▸ TASK OBJECTIVE: Repeat the listing in full, exactly as it stands.

— BEGIN —

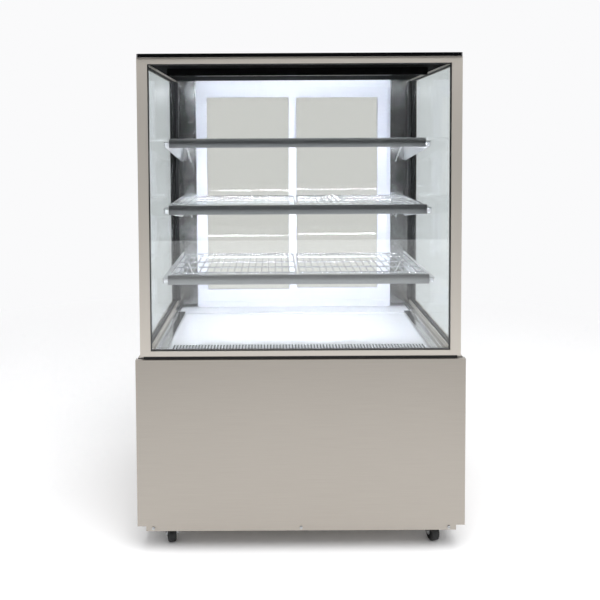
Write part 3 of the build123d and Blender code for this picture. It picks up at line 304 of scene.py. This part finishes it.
def float_glass(name, tint, film=1.0):
    """Clear float glass in a thin pane: the room shows through it nearly unchanged, with a mirror film that
    grows towards grazing, and a wiping haze that varies it a little."""
    m = new_material(name)
    at = coordinates(m, (4.0, 4.0, 4.0))
    haze = add_node(m, "ShaderNodeTexNoise", (-600, 0), inputs={"Scale": 1.0, "Detail": 2.0},
                    links={"Vector": (at, 0)})
    rough = add_node(m, "ShaderNodeMapRange", (-400, 0), inputs={"To Min": 0.0, "To Max": 0.02},
                     links={"Value": (haze, "Fac")})
    # The Fresnel node turns its index over on a back face. With the inverse there, both faces mirror alike.
    face = add_node(m, "ShaderNodeNewGeometry", (-800, 200))
    index = add_node(m, "ShaderNodeMapRange", (-600, 200), links={"Value": (face, "Backfacing")},
                     inputs={"To Min": GLASS_INDEX, "To Max": 1 / GLASS_INDEX})
    fresnel = add_node(m, "ShaderNodeFresnel", (-400, 200), links={"IOR": (index, 0)})
    share = add_node(m, "ShaderNodeMath", (-200, 200), settings={"operation": "MULTIPLY"}, inputs={1: film},
                     links={0: (fresnel, 0)})
    clear = add_node(m, "ShaderNodeBsdfTransparent", (0, -100), inputs={"Color": linear(tint)})
    mirror = add_node(m, "ShaderNodeBsdfGlossy", (0, -250), inputs={"Color": (1.0, 1.0, 1.0, 1.0)},
                      links={"Roughness": (rough, 0)})
    mixed = add_node(m, "ShaderNodeMixShader", (300, 0),
                     links={"Fac": (share, 0), 1: (clear, 0), 2: (mirror, 0)})
    return surface(m, mixed)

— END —

▸ EXERCISE RESPONSE:
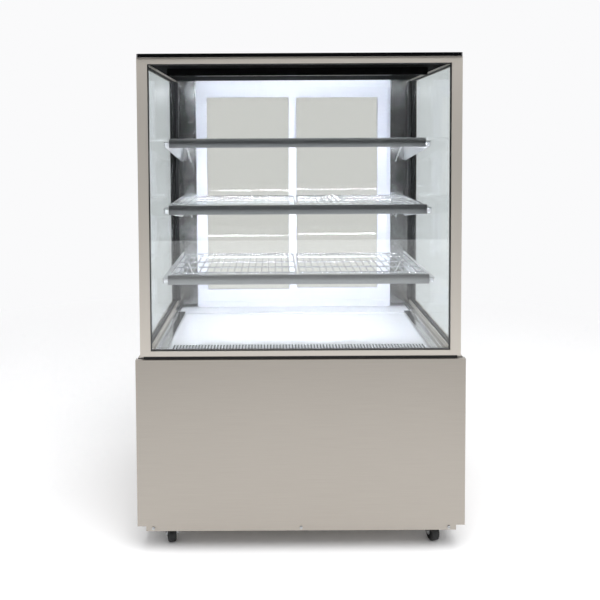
Write part 3 of the build123d and Blender code for this picture. It picks up at line 304 of scene.py. This part finishes it.
def float_glass(name, tint, film=1.0):
    """Clear float glass in a thin pane: the room shows through it nearly unchanged, with a mirror film that
    grows towards grazing, and a wiping haze that varies it a little."""
    m = new_material(name)
    at = coordinates(m, (4.0, 4.0, 4.0))
    haze = add_node(m, "ShaderNodeTexNoise", (-600, 0), inputs={"Scale": 1.0, "Detail": 2.0},
                    links={"Vector": (at, 0)})
    rough = add_node(m, "ShaderNodeMapRange", (-400, 0), inputs={"To Min": 0.0, "To Max": 0.02},
                     links={"Value": (haze, "Fac")})
    # The Fresnel node turns its index over on a back face. With the inverse there, both faces mirror alike.
    face = add_node(m, "ShaderNodeNewGeometry", (-800, 200))
    index = add_node(m, "ShaderNodeMapRange", (-600, 200), links={"Value": (face, "Backfacing")},
                     inputs={"To Min": GLASS_INDEX, "To Max": 1 / GLASS_INDEX})
    fresnel = add_node(m, "ShaderNodeFresnel", (-400, 200), links={"IOR": (index, 0)})
    share = add_node(m, "ShaderNodeMath", (-200, 200), settings={"operation": "MULTIPLY"}, inputs={1: film},
                     links={0: (fresnel, 0)})
    clear = add_node(m, "ShaderNodeBsdfTransparent", (0, -100), inputs={"Color": linear(tint)})
    mirror = add_node(m, "ShaderNodeBsdfGlossy", (0, -250), inputs={"Color": (1.0, 1.0, 1.0, 1.0)},
                      links={"Roughness": (rough, 0)})
    mixed = add_node(m, "ShaderNodeMixShader", (300, 0),
                     links={"Fac": (share, 0), 1: (clear, 0), 2: (mirror, 0)})
    return surface(m, mixed)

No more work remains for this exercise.